A wide range of standard reference materials are available on the JOIDES Resolution. At least six reference materials are prepared and used for calibration, although more are acceptable. During Expedition 366, eight standards were routinely included in analytical runs. Reference materials chosen as calibration standards need to be compositionally comparable to the unknowns being analyzed but at the same time provide a sufficient range in concentrations to permit calculation of reasonable calibration curves. For the unusual Mg-rich compositions of the Expedition 366 materials, six ultramafic reference materials (three peridotites, two serpentinites, and a komatiite) and two magnesian basalts were routinely used. Data for standard reference materials can be obtained from GeoReM (Govindaraju, 1994; Jochum et al., 2005; see Table T1). New reference materials, if necessary, can be requested before an expedition. It is also shipboard practice to include one or two “check standards” in every analytical run. The check standards, not used for calibration, are run as unknowns and can thus test the accuracy and reproducibility of ICP-AES data. Calibration standards can be run as check standards because their concentrations are known.

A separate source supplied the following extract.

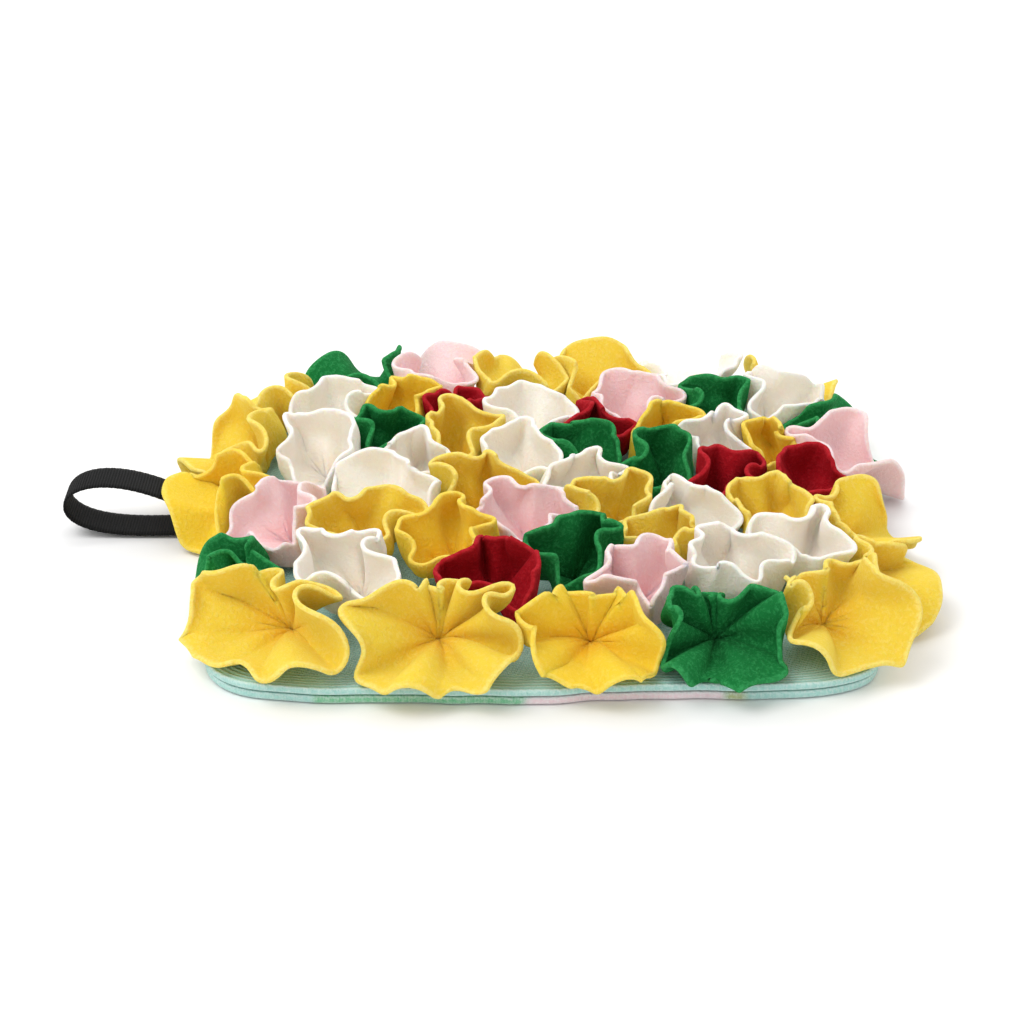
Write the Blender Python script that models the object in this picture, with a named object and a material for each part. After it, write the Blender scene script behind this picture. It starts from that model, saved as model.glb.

Raw results from the ICP-AES must be corrected and calibrated to generate concentration data. Historically, the raw results are uploaded into an MS Excel–based calibration spreadsheet, although newer instruments have built correction and calibration protocols into their operational software. The calibration spreadsheet in use during Expedition 366 prompted the user to identify sample type (blank, drift monitor, standard, check standard, or unknown) and, based on this information, completed all data corrections (internal standard, blank, and drift corrections, in that order). Calibration curves were generated from corrected data for each analyzed optical wavelength, with linear regression equations (including slope, y-intercept, and r values for quality of fit) for analyst review. Analysts select which calibrations to use for calculating the concentrations of unknowns. Concentration data are reported by element for each analyzed wavelength, and downhole plots of elemental abundances can be generated to compare results of the same element analyzed at different wavelengths.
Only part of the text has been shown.